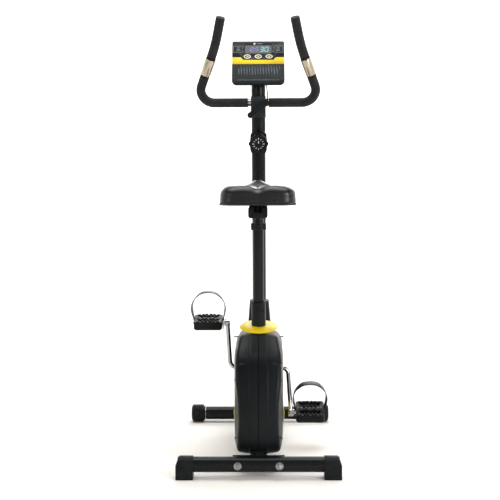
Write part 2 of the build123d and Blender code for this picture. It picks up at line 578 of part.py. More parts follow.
brake_arm = across(rim_sector(ARM_INNER, ARM_OUTER, 62, 137), WHEEL_LOW, WHEEL_HIGH)
brake_arm += axle(BRAKE_Y, BRAKE_Z, WHEEL_LOW, WHEEL_HIGH, 11)
save("brake_arm", brake_arm - axle(BRAKE_Y, BRAKE_Z, -90, 0, BRAKE_PIN_R + RUNNING))
magnets = Part()
for angle in (66, 80, 94, 108):
    magnets += across(rim_sector(MAGNET_INNER, ARM_INNER, angle, angle + 9), WHEEL_LOW + 4, WHEEL_HIGH - 4)
save("brake_magnets", magnets)


# ---------------------------------------------------------------- pedals
SPINDLE_R, SPINDLE_END, SPINDLE_FLANGE = 5, 214, 4
thread_start, thread_end = ARM_END - EYE_HALF, ARM_END + EYE_HALF
spindle_runs = ((thread_start, thread_end, THREAD_R), (thread_end, thread_end + SPINDLE_FLANGE, 10),
                (thread_end + SPINDLE_FLANGE, SPINDLE_END, SPINDLE_R))
spindles = Part()
for centre, side in ((left_spindle, -1), (right_spindle, 1)):
    for near, far, radius in spindle_runs:
        spindles += axle(centre.Y, centre.Z, *sorted((side * near, side * far)), radius)
save("pedal_spindles", spindles)


def pedal_frame():
    """A moulded pedal about its spindle: a frame with two windows and raised tread bars."""
    body = Box(2 * PEDAL_HALF, PEDAL_LENGTH, PEDAL_THICK)
    body = fillet(body.edges().filter_by(Axis.Z), 9)
    body = chamfer(body.faces().sort_by(Axis.Z)[0].edges(), 5)
    for y in (-PEDAL_LENGTH / 4 - 1, PEDAL_LENGTH / 4 + 1):
        body -= Pos(0, y, 0) * extrude(RectangleRounded(70, 25, 4), PEDAL_THICK, both=True)
    for x in (-33, -11, 11, 33):
        for y in (-43, 43):
            body += Pos(x, y, PEDAL_THICK / 2) * Box(12, 5, 2.4, align=BASE)
        body += Pos(x, 0, PEDAL_THICK / 2) * Box(12, 14, 2.4, align=BASE)
    bore = Rot(0, 90, 0) * Cylinder(SPINDLE_R + RUNNING, 3 * PEDAL_HALF)
    return body - bore


def strap_loop():
    """The toe strap: one flat ribbon over the foot, its ends held on the pedal's sides."""
    side = PEDAL_HALF + STRAP_THICK / 2 + 0.05
    line = FilletPolyline((-side, -12), (-side, 12), (-STRAP_HALF, 52), (-40, STRAP_RISE), (40, STRAP_RISE),
                          (STRAP_HALF, 52), (side, 12), (side, -12), radius=[30, 40, 34, 34, 40, 30])
    ribbon = Plane.XZ.offset(-STRAP_WIDTH - 6) * trace(line, line_width=STRAP_THICK)
    loop = extrude(ribbon, STRAP_WIDTH, dir=(0, -1, 0))
    for x in (-side, side):
        for height in (-6, 8):
            loop -= Pos(x, 6 + STRAP_WIDTH / 2, height) * Rot(0, 90, 0) * Cylinder(3, 20)
    return loop


def strap_pegs():
    """Four mushroom pegs that hold the strap's ends to the pedal."""
    pegs = Part()
    for side in (-1, 1):
        for height in (-6, 8):
            root = Vector(side * PEDAL_HALF, 6 + STRAP_WIDTH / 2, height)
            out = Vector(side, 0, 0)
            pegs += rod(root, root + out * (STRAP_THICK + 0.2), 2.8)
            pegs += rod(root + out * (STRAP_THICK + 0.2), root + out * (STRAP_THICK + 2), 4.5)
    return pegs


for name, centre, side, pitch in (("left", left_spindle, -1, LEFT_PITCH),
                                  ("right", right_spindle, 1, RIGHT_PITCH)):
    place = Pos(side * PEDAL_X, centre.Y, centre.Z) * Rot(pitch, 0, 0)
    save(f"pedal_{name}", place * (pedal_frame() + strap_pegs()))
    save(f"strap_{name}", place * strap_loop())


# ---------------------------------------------------------------- covers
COVER_WALL, SEAM = 3, 0.3
COVER_SIDE = [(-336, 58), (-356, 160), (-345, 262), (-296, 360), (-214, 420), (-90, 418), (60, 392),
              (165, 371), (262, 347), (322, 288), (340, 200), (318, 58)]
COVER_BENDS = [34, 280, 240, 170, 20, 250, 400, 400, 90, 90, 180, 34]
COVER_PLAN = [(-60, -362), (-72, -332), (-79, -180), (-79, 150), (-64, 335), (-54, 356),
              (54, 356), (64, 335), (79, 150), (79, -180), (72, -332), (60, -362)]
COVER_REAR_VIEW = [(-50, 48), (-68, 60), (-79, 112), (-79, 345), (-58, 440),
                   (58, 440), (79, 345), (79, 112), (68, 60), (50, 48)]
TRIM_FACE = 83


def cover_form(inset):
    """The drive cover's outside form, or the same form taken in by its wall."""
    side, plan, rear = outline(COVER_SIDE, COVER_BENDS), outline(COVER_PLAN, 14), outline(COVER_REAR_VIEW, 18)
    if inset:
        side, plan, rear = (offset(view, -inset) for view in (side, plan, rear))
    form = across(side, -90, 90) & extrude(Pos(0, 0, 20) * plan, 460)
    return form & extrude(Plane.XZ.offset(-400) * rear, 800, dir=(0, -1, 0))


cover = cover_form(0)
openings = (axle(0, CRANK_Z, -100, 100, 20) + rod(seat_axis(340), seat_axis(480), SEAT_TUBE_R + 1)
            + rod(mast_axis(300), mast_axis(480), STRUT_R + 1)
            + block((-SPINE_HALF - 1, -400, 0), (SPINE_HALF + 1, 400, SPINE_HIGH + 1)))
shell = cover - cover_form(COVER_WALL) - openings
COVER_SCREWS = [(-318, 110), (-300, 290), (-60, 388), (238, 325), (304, 235), (290, 90)]


def cover_side_x(y):
    """The cover's half width at a distance along the bike, on its tapering sides."""
    (y0, x0), (y1, x1) = ((-332, 72), (-180, 79)) if y < 0 else ((335, 64), (150, 79))
    return min(79, x0 + (x1 - x0) * (y - y0) / (y1 - y0))


screws = Part()
for y, z in COVER_SCREWS:
    face_x = cover_side_x(y)
    shell -= axle(y, z, -100, 100, 2.5)
    screws += axle(y, z, face_x - 14, face_x + 1, 2.4) + axle(y, z, face_x + 1, face_x + 2.6, 5)
save("cover_screws", both_sides(screws))
save("cover_left", shell & block((-100, -400, 0), (-SEAM, 400, 500)))
save("cover_right", shell & block((SEAM, -400, 0), (100, 400, 500)))

crescent = Pos(0, 285) * Circle(190) - Pos(0, 430) * Circle(304)
save("side_trims", both_sides(across(crescent, 60, TRIM_FACE) - cover))

RING_Z, RING_R = 434, 62
ring_plane = Plane(origin=seat_axis(RING_Z), z_dir=seat_axis(RING_Z + 10) - seat_axis(RING_Z))
ring_half = make_face(Polyline((0, -3), (RING_R - 4, -3), (RING_R, 0), (RING_R - 3, 3), (46, 6.5), (26, 8),
                               (0, 8), close=True))
ring = ring_plane * revolve(Plane.XZ * ring_half, Axis.Z)
save("cover_ring", ring - rod(seat_axis(380), seat_axis(480), SEAT_TUBE_R))

SHROUD_LOW, SHROUD_HIGH = 335, 478


def shroud_form(inset):
    corner = 22 - inset
    low = Pos(0, 218, SHROUD_LOW) * RectangleRounded(90 - 2 * inset, 122 - 2 * inset, corner)
    high = Pos(*mast_axis(SHROUD_HIGH)) * RectangleRounded(67 - 2 * inset, 70 - 2 * inset, corner)
    return loft([low, high])


shroud = shroud_form(0) - (shroud_form(3) & block((-60, 100, 380), (60, 320, SHROUD_HIGH - 5)))
save("mast_shroud", shroud - cover - mast_core - rod(mast_axis(300), mast_axis(500), MAST_R)
     - rod(mast_axis(300), mast_axis(465), STRUT_R + 8))


# ---------------------------------------------------------------- seat post, channel and knobs
post_core = rod(seat_axis(300), seat_axis(CHANNEL_LOW + 30), POST_R)
post_core -= rod(seat_axis(300), seat_axis(900), POST_R - 2)
seat_post = post_core - block((-40, -400, CHANNEL_LOW), (40, 0, 900))
HOLE_PITCH, HOLES_BELOW, HOLES_ABOVE = 25, 4, 4
lean = cos(radians(SEAT_LEAN))
for step in range(-HOLES_BELOW, HOLES_ABOVE + 1):
    level = PIN_Z + step * HOLE_PITCH * lean
    seat_post -= rod(seat_axis(level), seat_axis(level) + SEAT_FORWARD * 30, 5)
save("seat_post", seat_post)

bush_low, bush_rim = seat_axis(SEAT_TUBE_TOP - 60), seat_axis(SEAT_TUBE_TOP + 6)
bushing = rod(bush_low, seat_axis(SEAT_TUBE_TOP), SEAT_TUBE_R - 2) + rod(
    seat_axis(SEAT_TUBE_TOP), bush_rim, SEAT_TUBE_R + 1.5)
save("seat_bushing", bushing - rod(seat_axis(400), seat_axis(600), POST_R + RUNNING) - pin_hole)

knob_start = pin_seat + SEAT_FORWARD * (PIN_BOSS_END + GAP)
height_pin = rod(pin_seat + SEAT_FORWARD * (POST_R + 0.6), knob_start, PIN_R)
height_pin += rod(knob_start, knob_start + SEAT_FORWARD * 12, 10)
height_pin += rod(knob_start + SEAT_FORWARD * 12, knob_start + SEAT_FORWARD * 26, 18)
save("height_pin", height_pin)

CHANNEL_WALL, SLOT_HALF, SLIDE_GAP = 3, 12, 0.3
middle_z = (CHANNEL_LOW + CHANNEL_HIGH) / 2
channel_height = CHANNEL_HIGH - CHANNEL_LOW
rear_face = Plane(origin=(0, CHANNEL_REAR, middle_z), x_dir=(1, 0, 0), z_dir=(0, -1, 0))
channel_length = CHANNEL_FRONT - CHANNEL_REAR
profile = RectangleRounded(2 * CHANNEL_HALF, channel_height, 8) - Rectangle(
    2 * (CHANNEL_HALF - CHANNEL_WALL), channel_height - 2 * CHANNEL_WALL)
channel = rear_face * extrude(profile, -channel_length)
channel -= block((-SLOT_HALF, CHANNEL_REAR, middle_z), (SLOT_HALF, CHANNEL_FRONT, CHANNEL_HIGH + 5))
KNOB_SCREW_R = 5
end_plate = extrude(RectangleRounded(2 * CHANNEL_HALF, channel_height, 8) - Pos(0, 9) * Rectangle(
    2 * SLOT_HALF, 18), 3)
channel += rear_face * end_plate + rear_face * Pos(0, 0, -channel_length - 3) * end_plate
channel += rod((0, KNOB_Y, CHANNEL_LOW - 7), (0, KNOB_Y, CHANNEL_LOW), 10)
save("saddle_channel", channel - rod((0, KNOB_Y, 760), (0, KNOB_Y, 810), KNOB_SCREW_R + RUNNING))

inner_half = CHANNEL_HALF - CHANNEL_WALL - SLIDE_GAP
slider = block((-inner_half, SLIDER_REAR, CHANNEL_LOW + CHANNEL_WALL + SLIDE_GAP),
               (inner_half, SLIDER_FRONT, CHANNEL_HIGH - CHANNEL_WALL - SLIDE_GAP))
slider += block((-10, SLIDER_REAR, middle_z), (10, SLIDER_FRONT, SADDLE_LOW - 2))
slider += block((-45, SLIDER_REAR - 6, SADDLE_LOW - 3), (45, SLIDER_FRONT + 6, SADDLE_LOW))
save("saddle_slider", slider)


def star_knob():
    """A five-lobed clamp knob under the channel, on an upright screw."""
    lobes = Circle(19)
    for turn in range(5):
        lobes += Rot(0, 0, 72 * turn) * Pos(17, 0) * Circle(8.5)
    head = Pos(0, KNOB_Y, 757) * extrude(lobes, 20)
    collar = rod((0, KNOB_Y, 777), (0, KNOB_Y, 783), 11)
    screw = rod((0, KNOB_Y, 783), (0, KNOB_Y, CHANNEL_LOW + CHANNEL_WALL - 0.2), KNOB_SCREW_R)
    return head + collar + screw


save("saddle_knob", star_knob())


# ---------------------------------------------------------------- saddle
SADDLE_PLAN = [(-88, -352), (88, -352), (121.5, -316), (116, -262), (50, -176), (31, -84),
               (-31, -84), (-50, -176), (-116, -262), (-121.5, -316)]
pan = extrude(Pos(0, 0, SADDLE_LOW) * offset(outline(SADDLE_PLAN, 20), -3), PAN_THICK)
save("saddle_base", pan)
cushion_low = SADDLE_LOW + PAN_THICK
cushion = extrude(Pos(0, 0, cushion_low) * outline(SADDLE_PLAN, 20), CUSHION_TOP - cushion_low)
save("saddle_cushion", fillet(cushion.faces().sort_by(Axis.Z)[-1].edges(), 15))
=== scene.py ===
import json
import math
import random
from math import cos, pi, radians, sin, tan

import bmesh
import bpy
from mathutils import Matrix, Vector

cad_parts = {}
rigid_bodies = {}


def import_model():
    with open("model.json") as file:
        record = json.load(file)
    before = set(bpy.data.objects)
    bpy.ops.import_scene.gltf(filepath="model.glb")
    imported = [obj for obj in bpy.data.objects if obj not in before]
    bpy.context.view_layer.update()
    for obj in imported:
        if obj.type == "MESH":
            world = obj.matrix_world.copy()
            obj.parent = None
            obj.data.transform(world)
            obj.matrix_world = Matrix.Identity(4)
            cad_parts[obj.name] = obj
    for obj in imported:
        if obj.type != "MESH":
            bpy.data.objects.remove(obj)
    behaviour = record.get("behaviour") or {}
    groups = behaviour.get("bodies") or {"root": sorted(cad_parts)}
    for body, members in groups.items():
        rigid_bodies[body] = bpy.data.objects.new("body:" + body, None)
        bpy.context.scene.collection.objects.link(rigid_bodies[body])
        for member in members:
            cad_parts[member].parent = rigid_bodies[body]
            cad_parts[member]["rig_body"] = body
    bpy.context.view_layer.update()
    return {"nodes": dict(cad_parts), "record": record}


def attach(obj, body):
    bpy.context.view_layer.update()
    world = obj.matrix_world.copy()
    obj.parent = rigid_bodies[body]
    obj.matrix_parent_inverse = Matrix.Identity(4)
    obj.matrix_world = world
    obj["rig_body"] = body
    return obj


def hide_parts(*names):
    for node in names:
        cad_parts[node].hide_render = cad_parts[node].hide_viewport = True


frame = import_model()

# An upright exercise bike seen from behind the rider. Metres. +X is the rider's right, +Y forward, +Z up.
nodes = frame["nodes"]
MM = 0.001
random.seed(7)


# ---------------------------------------------------------------- camera, floor and light
CAMERA_PLACE = (0.0273, -3.8163, 0.9779)
CAMERA_YAW, CAMERA_PITCH, CAMERA_ROLL = 0.85, -4.59, -0.25      # degrees
CAMERA_LENS = 82.2
SENSOR = 36
PALE_FLOOR = (0.83, 0.81, 0.78, 1)


def make_camera():
    data = bpy.data.cameras.new("camera")
    data.lens, data.sensor_width = CAMERA_LENS, SENSOR
    camera = bpy.data.objects.new("camera", data)
    bpy.context.scene.collection.objects.link(camera)
    turn = (Matrix.Rotation(radians(CAMERA_YAW), 4, "Z") @ Matrix.Rotation(radians(90 + CAMERA_PITCH), 4, "X")
            @ Matrix.Rotation(radians(CAMERA_ROLL), 4, "Z"))
    camera.matrix_world = Matrix.Translation(CAMERA_PLACE) @ turn
    bpy.context.scene.camera = camera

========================

**DIRECTIONS FOR THIS TASK**:
Look through the data above. Find each line with the string "groups" and copy it.

**EXERCISE ANSWER**:
    groups = behaviour.get("bodies") or {"root": sorted(cad_parts)}
    for body, members in groups.items():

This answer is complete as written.